The tube is back to normal times. With I would say 40% mask wearing. It will be interesting to see whether today's news make a change.
 
The tube is back to normal times. With I would say 40% mask wearing. It will be interesting to see whether today's news make a change.
Apart from the strikes:


The service was due to resume on Saturday night but staff have walked out in a dispute over driver rotas.

A union says changes to rotas will ruin members' work-life balance but transport bosses called the strike "unnecessary action".

Customers are advised to check before they travel and use buses to complete their journeys where required.

Tonight's much lauded and hyped relaunch of the night tube is meant to another step in London's rebuilding.

It's particularly important to the night time economy and the West End in particular.

So a half-cocked launch with a reduced service is pretty embarrassing both for London Underground and the Mayor.

Ultimately they couldn't get the RMT Union on board with the new conditions and went ahead anyway.

Businesses will hope a resolution is quick and this doesn't hang over the whole a Christmas period.
Typical lack of joined up thinking between reporting on this and whats happening with the pandemic.
 
I am just home from the supermarket. About 50% of people were wearing masks, the majority that were not were builders.
 
I am just home from the supermarket. About 50% of people were wearing masks, the majority that were not were builders.
Builders, they love it dont they?, the more it scares/winds up others the more of a buzz they get, fucking knuckle draggers
 
commute yesterday was back to pre-covid normal levels of extremely busy on tube and train. was surprised that mask wearing seemed to be back up to 95% ish, certainly on the tube.
 
I'm pleased but not surprised, I would have been more surprised and horrified if there hadnt been an obvious, rapid change to these sorts of behaviours.

Fatigue is real but it is grossy overstated, not least by those seeking to justify slow and limited government response.
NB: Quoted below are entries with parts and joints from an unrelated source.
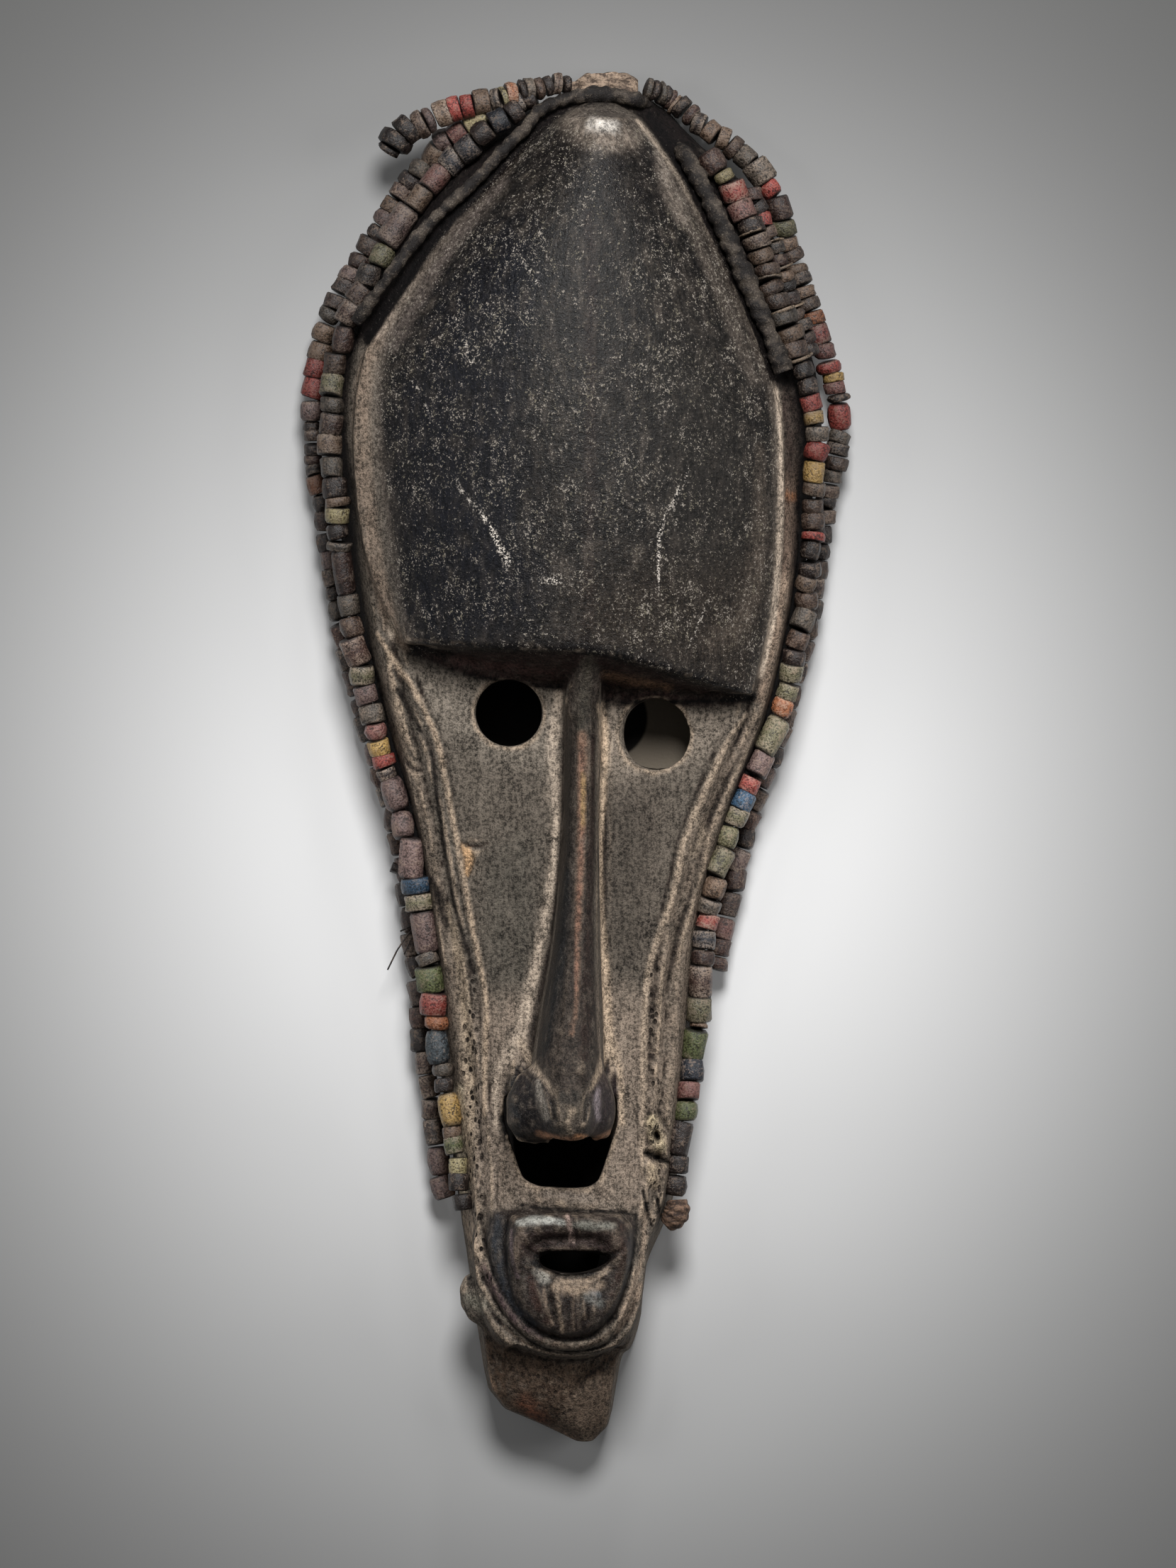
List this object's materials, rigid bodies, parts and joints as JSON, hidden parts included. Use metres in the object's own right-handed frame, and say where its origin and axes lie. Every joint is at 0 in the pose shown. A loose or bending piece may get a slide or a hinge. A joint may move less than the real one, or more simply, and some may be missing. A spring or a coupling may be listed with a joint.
{
  "type": "dan mask",
  "caption": "Long carved wooden face mask with a domed leaf-shaped forehead, round eye holes, a long nose, an open mouth and strings of old beads bound round its rim.",
  "frame": {"origin": "middle of the mask's outline, on the plane of its back rim", "axes": "+Z out of the face, +Y towards the crown, +X to the right as one looks at the face"},
  "size_m": [0.2001, 0.4971, 0.0895],
  "materials": {
    "carved_wood": "old dark wood, polished black on the forehead and worn pale along its edges",
    "old_beads": "dusty fired clay and glass paste in mud brown, brick red, olive, mustard and slate blue",
    "dark_cord": "hard twisted fibre, dark with age",
    "worn_hide": "dry creased hide"
  },
  "bodies": {
    "root": {"carved_mask": "carved_wood", "left_outer_bead_string": "old_beads", "left_inner_bead_string": "old_beads", "right_outer_bead_string": "old_beads", "right_inner_bead_string": "old_beads", "crown_bead_string": "old_beads", "forehead_cord": "dark_cord", "crown_hide_strip": "worn_hide", "right_string_end_wrap": "worn_hide"}
  },
  "joints": []
}
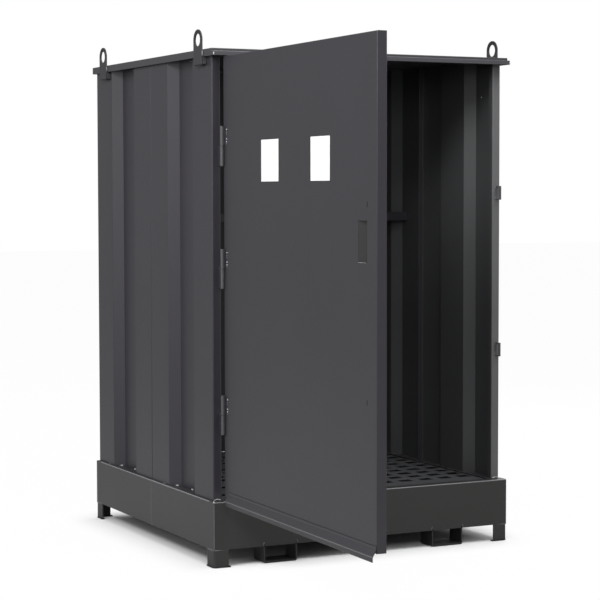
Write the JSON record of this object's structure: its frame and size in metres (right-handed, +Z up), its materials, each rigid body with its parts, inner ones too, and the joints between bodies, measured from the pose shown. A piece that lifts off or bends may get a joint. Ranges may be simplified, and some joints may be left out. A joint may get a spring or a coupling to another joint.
{
  "type": "drum storage cabinet",
  "caption": "Tall sheet-steel cabinet on a sump base with a lift-out grate, one hinged door with deadlocks, lifting eyes and fork pockets.",
  "frame": {"origin": "centre of the front left foot's sole, on the floor", "axes": "+X along the front to the right, +Y from the front to the back, +Z up; the door stands open along -Y"},
  "size_m": [1.4106, 2.7294, 2.1885],
  "materials": {
    "body_paint": "anthracite powder coat, satin",
    "door_paint": "anthracite powder coat, satin",
    "base_paint": "anthracite powder coat, satin",
    "grate_paint": "anthracite powder coat, satin",
    "hardware_paint": "anthracite powder coat over welded hardware",
    "bolt_steel": "bright zinc",
    "placard_white": "matt white"
  },
  "bodies": {
    "cabinet": {"base_front": "base_paint", "base_back": "base_paint", "base_left_front": "body_paint", "base_left_rear": "body_paint", "base_right_front": "body_paint", "base_right_rear": "body_paint", "sump_floor": "base_paint", "foot_front_left": "base_paint", "foot_front_right": "base_paint", "foot_rear_left": "base_paint", "foot_rear_right": "base_paint", "fork_pocket_front_left": "hardware_paint", "fork_pocket_front_right": "hardware_paint", "fork_pocket_rear_left": "hardware_paint", "fork_pocket_rear_right": "hardware_paint", "grate_bearer_1": "base_paint", "grate_bearer_2": "base_paint", "grate_bearer_3": "base_paint", "grate_bearer_4": "base_paint", "grate_bearer_5": "base_paint", "wall_left_front": "body_paint", "wall_left_rear": "body_paint", "wall_right_front": "body_paint", "wall_right_rear": "body_paint", "wall_back_left": "body_paint", "wall_back_right": "body_paint", "roof": "body_paint", "roof_bearer_front": "body_paint", "roof_bearer_rear": "body_paint", "lifting_eye_front_left": "hardware_paint", "lifting_eye_front_right": "hardware_paint", "lifting_eye_rear_left": "hardware_paint", "lifting_eye_rear_right": "hardware_paint", "cross_rail": "body_paint", "lock_keeper_lower": "hardware_paint", "lock_keeper_upper": "hardware_paint", "hinge_frame_bottom": "hardware_paint", "hinge_frame_middle": "hardware_paint", "hinge_frame_top": "hardware_paint"},
    "door": {"door_skin": "door_paint", "door_stiffener_1": "door_paint", "door_stiffener_2": "door_paint", "door_skirt": "door_paint", "door_grip": "door_paint", "lock_case_lower": "hardware_paint", "lock_case_upper": "hardware_paint", "hinge_door_bottom": "hardware_paint", "hinge_door_middle": "hardware_paint", "hinge_door_top": "hardware_paint", "placard_1": "placard_white", "placard_2": "placard_white"},
    "bolt_lower": {"lock_bolt_lower": "bolt_steel"},
    "bolt_upper": {"lock_bolt_upper": "bolt_steel"},
    "front_grate": {"grate_front": "grate_paint"},
    "rear_grate": {"grate_rear": "grate_paint"}
  },
  "joints": [
    {"name": "door_hinge", "type": "hinge", "parent": "cabinet", "child": "door", "pos_m": [0.0058, -0.042, 0], "axis": [0, 0, 1], "range_deg": [-86.7, 91.3]},
    {"name": "lower_bolt_slide", "type": "slide", "parent": "door", "child": "bolt_lower", "axis": [-0.0227, -0.9997, 0], "range_m": [0, 0.019]},
    {"name": "upper_bolt_slide", "type": "slide", "parent": "door", "child": "bolt_upper", "axis": [-0.0227, -0.9997, 0], "range_m": [0, 0.019]},
    {"name": "front_grate_lift", "type": "slide", "parent": "cabinet", "child": "front_grate", "axis": [0, 0, 1], "range_m": [0, 0.25]},
    {"name": "rear_grate_lift", "type": "slide", "parent": "cabinet", "child": "rear_grate", "axis": [0, 0, 1], "range_m": [0, 0.25]}
  ]
}
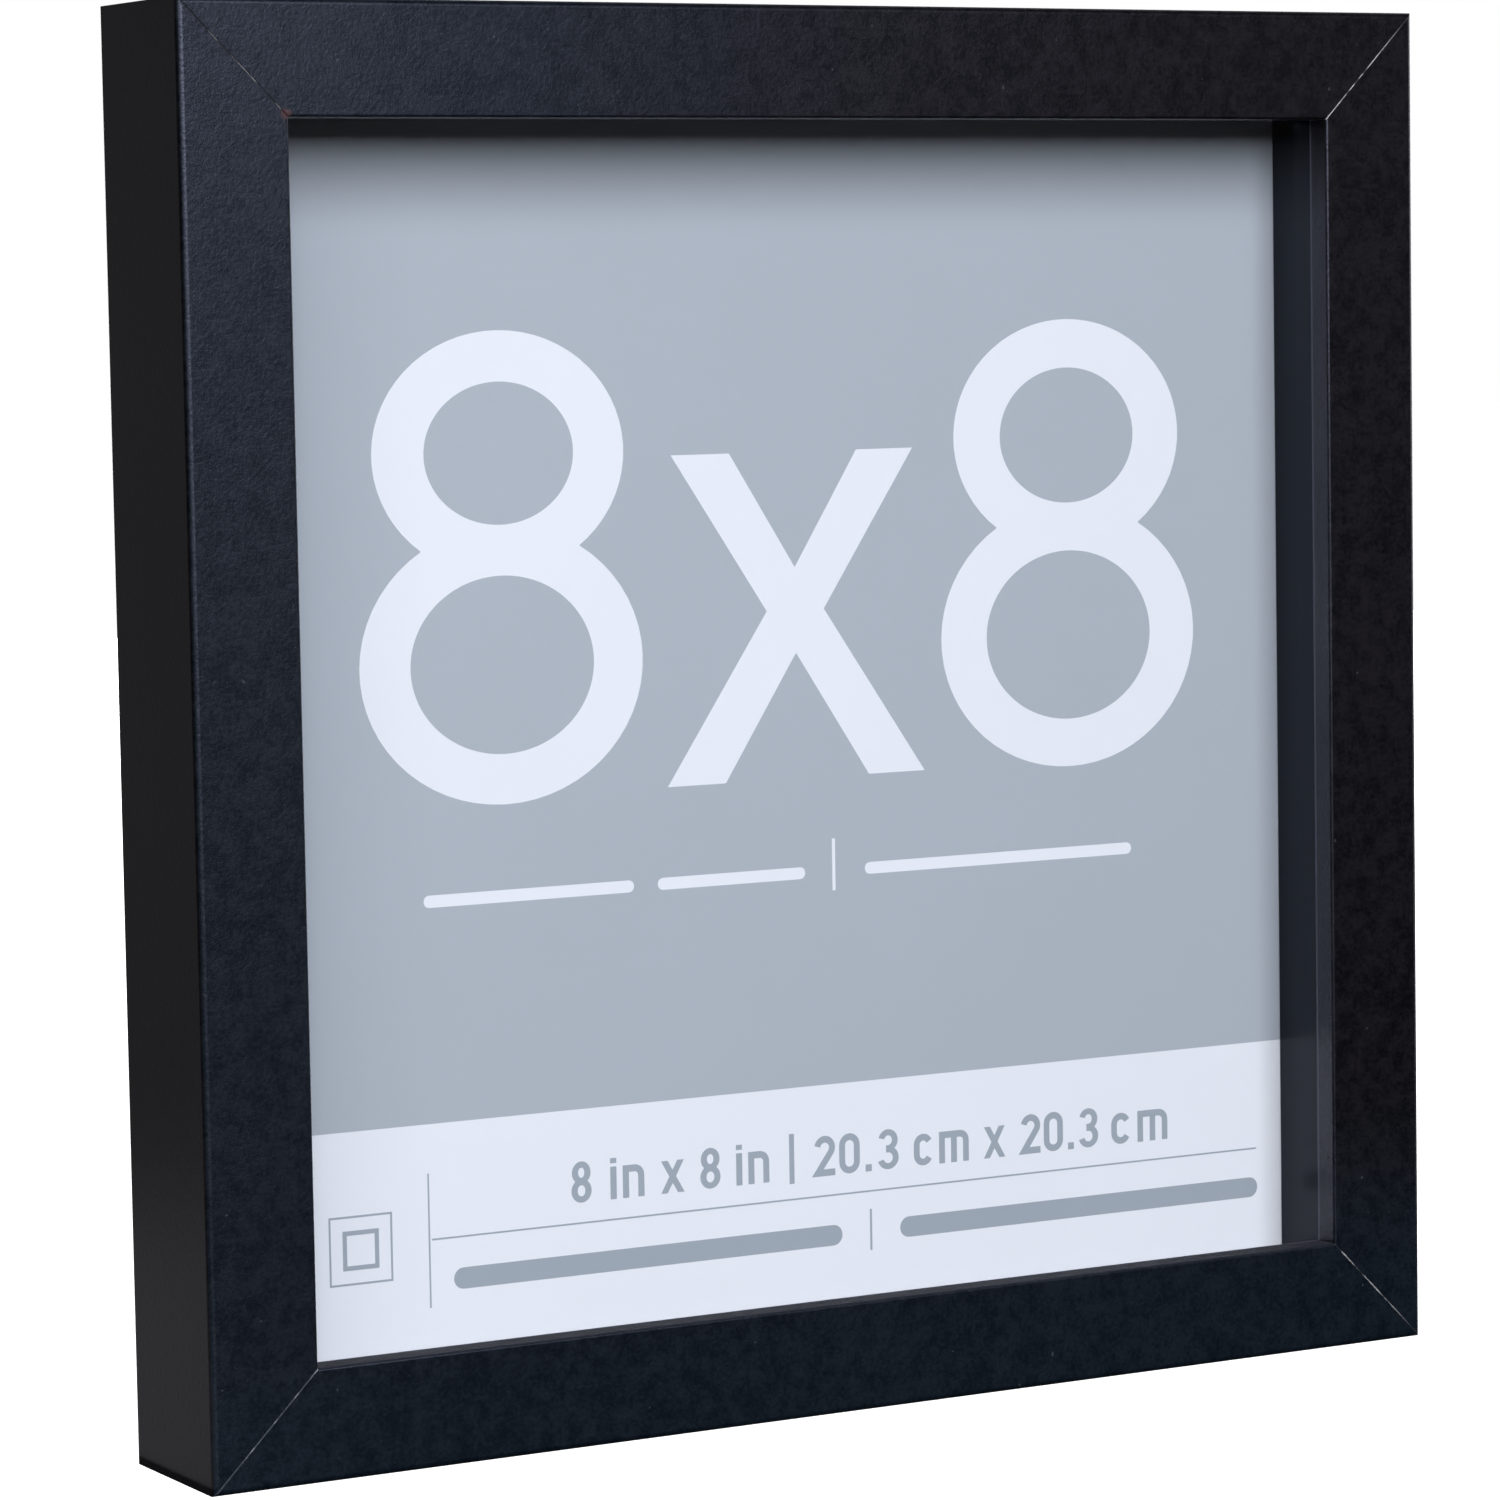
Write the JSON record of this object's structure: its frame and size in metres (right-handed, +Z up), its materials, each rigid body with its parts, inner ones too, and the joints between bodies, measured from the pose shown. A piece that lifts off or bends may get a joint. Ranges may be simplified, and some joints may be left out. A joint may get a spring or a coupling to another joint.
{
  "type": "shadow box display case",
  "caption": "Square black-framed shadow box with a glass front, a deep cavity and a lift-out back held by turn buttons; stands on a shelf or hangs on a wall.",
  "frame": {"origin": "middle of the whole box's footprint, on the plane that the bottom rail stands on", "axes": "+X to the right as seen from the front, +Y out of the back (the front faces -Y), +Z up"},
  "size_m": [0.2286, 0.0332, 0.2286],
  "materials": {
    "rail_foil": "satin",
    "spacer_wrap": "matte",
    "glass": "gloss",
    "insert_paper": "satin",
    "foam_board": "matte",
    "hardboard": "matte",
    "v_nail_steel": "satin",
    "button_steel": "satin",
    "screw_steel": "satin",
    "hanger_steel": "satin"
  },
  "bodies": {
    "case": {"bottom_rail": "rail_foil", "left_rail": "rail_foil", "top_rail": "rail_foil", "right_rail": "rail_foil", "corner_v_nails": "v_nail_steel", "glass_pane": "glass", "spacer_bottom": "spacer_wrap", "spacer_left": "spacer_wrap", "spacer_top": "spacer_wrap", "spacer_right": "spacer_wrap", "turn_button_screws": "screw_steel", "sawtooth_hanger": "hanger_steel", "hanger_nails": "hanger_steel"},
    "back": {"printed_insert": "insert_paper", "pin_board": "foam_board", "backing_board": "hardboard"},
    "left_lower_button": {"turn_button_left_lower": "button_steel"},
    "left_upper_button": {"turn_button_left_upper": "button_steel"},
    "right_lower_button": {"turn_button_right_lower": "button_steel"},
    "right_upper_button": {"turn_button_right_upper": "button_steel"}
  },
  "joints": [
    {"name": "back_lift_out", "type": "slide", "parent": "case", "child": "back", "axis": [0, 1, 0], "range_m": [0, 0.06]},
    {"name": "left_lower_button_turn", "type": "hinge", "parent": "case", "child": "left_lower_button", "pos_m": [-0.10845, 0.01405, 0.0593], "axis": [0, 1, 0], "continuous": true},
    {"name": "left_upper_button_turn", "type": "hinge", "parent": "case", "child": "left_upper_button", "pos_m": [-0.10845, 0.01405, 0.1693], "axis": [0, 1, 0], "continuous": true},
    {"name": "right_lower_button_turn", "type": "hinge", "parent": "case", "child": "right_lower_button", "pos_m": [0.10845, 0.01405, 0.0593], "axis": [0, 1, 0], "continuous": true},
    {"name": "right_upper_button_turn", "type": "hinge", "parent": "case", "child": "right_upper_button", "pos_m": [0.10845, 0.01405, 0.1693], "axis": [0, 1, 0], "continuous": true}
  ]
}
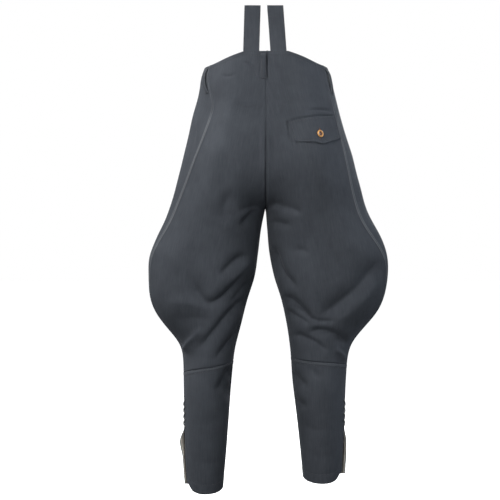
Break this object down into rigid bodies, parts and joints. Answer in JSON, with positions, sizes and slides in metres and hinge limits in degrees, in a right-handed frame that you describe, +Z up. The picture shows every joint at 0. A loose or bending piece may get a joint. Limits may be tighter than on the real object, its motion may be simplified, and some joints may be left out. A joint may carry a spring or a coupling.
{
  "type": "jodhpurs",
  "caption": "Flared riding breeches of dark twill, filled out as worn: wide wings at the thigh, narrow slit calves, back straps and a pointed pocket flap.",
  "frame": {"origin": "middle of the waist opening, at the height where the wearer holds the garment up", "axes": "+Z up along the wearer, +Y towards the seat at the back, +X towards the wearer's left"},
  "size_m": [0.5503, 0.27, 1.1032],
  "materials": {
    "twill": "close charcoal twill with a faint blue cast and a slight sheen",
    "facing": "plain pale cotton",
    "lace": "matt flat cord",
    "wood": "turned light wood, waxed"
  },
  "bodies": {
    "root": {"back_left": "twill", "front_left": "twill", "calf_back_left": "twill", "calf_front_left": "twill", "facing_left": "facing", "back_right": "twill", "front_right": "twill", "calf_back_right": "twill", "calf_front_right": "twill", "facing_right": "facing", "lace_left": "lace", "lace_right": "lace", "strap_left": "twill", "strap_right": "twill", "belt_loop_back": "twill", "belt_loop_left": "twill", "belt_loop_right": "twill", "pocket_flap": "twill", "pocket_button": "wood", "fly": "twill", "waist_button": "wood"}
  },
  "joints": []
}
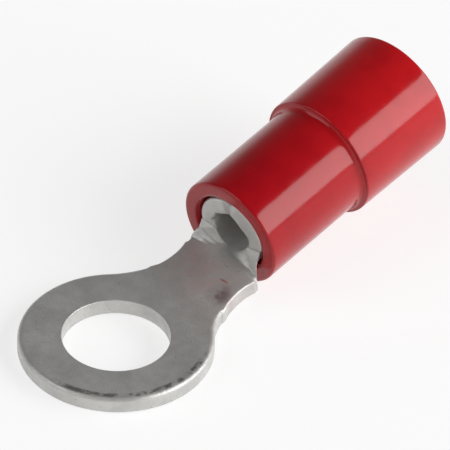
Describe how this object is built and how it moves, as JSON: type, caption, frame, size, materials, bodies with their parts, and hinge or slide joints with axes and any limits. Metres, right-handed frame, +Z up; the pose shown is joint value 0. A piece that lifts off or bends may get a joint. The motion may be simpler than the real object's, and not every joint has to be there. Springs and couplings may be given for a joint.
{
  "type": "ring terminal",
  "caption": "Insulated crimp ring terminal: flat ring for a stud, rolled metal wire barrel, and a stepped plastic sleeve over the barrel.",
  "frame": {"origin": "centre of the stud hole, on the tongue's underside", "axes": "+Z up through the stud hole, +X from the ring towards the wire entry"},
  "size_m": [0.021, 0.0078, 0.0064],
  "materials": {
    "tinned_copper": "satin tin plate",
    "red_pvc": "gloss"
  },
  "bodies": {
    "root": {"terminal": "tinned_copper", "insulation_sleeve": "red_pvc"}
  },
  "joints": []
}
Whitty for example is often caught between a rock and a hard place due to the nature of his role and the governments crappy preferences, but he too readily falls back on fatigue and non-compliance excuses in order to try to square the circle.
 
It's been compulsory on the tube right through though - so nothing has changed as far as the rules about what you're supposed to do on the tube are concerned.

But for whatever reason, the fact that it's now compulsory on all transport seems to have changed some people's minds about what they should do on this one particular mode. Sort of interesting.
 
UK authorities havent relied on formal enforcement and the threat of formal enforcement much at all in the grand scheme of things. Mood music, general and specific fears, press attention etc, are a huge driver of behavioural changes. Plus as we saw when mask compliance was eroding, people are driven by what they see others doing, so once momentum goes back in the other direction it ends up accelerating change.
 
Could you (or anyone) please post a link to the page where that info is available.

I thought I had saved the link, but can't now find it.

There is an interactive map on the UK dashboard that starts to show that sort of level of detail when you zoom in on the map sufficiently.


In terms of the image in the post you mention, the font used for the title makes me think Daily Mail graphic. For all their ridiculous, deranged and dangerous output in this pandemic, they are also massively into producing rather large quantities of graphical illustrations of pandemic data.
 
There is an interactive map on the UK dashboard that starts to show that sort of level of detail when you zoom in on the map sufficiently.


In terms of the image in the post you mention, the font used for the title makes me think Daily Mail graphic. For all their ridiculous, deranged and dangerous output in this pandemic, they are also massively into producing rather large quantities of graphical illustrations of pandemic data.
Thanks, that's the page I was after.

I see they now include info on vaccinations, which is new since the last time I looked.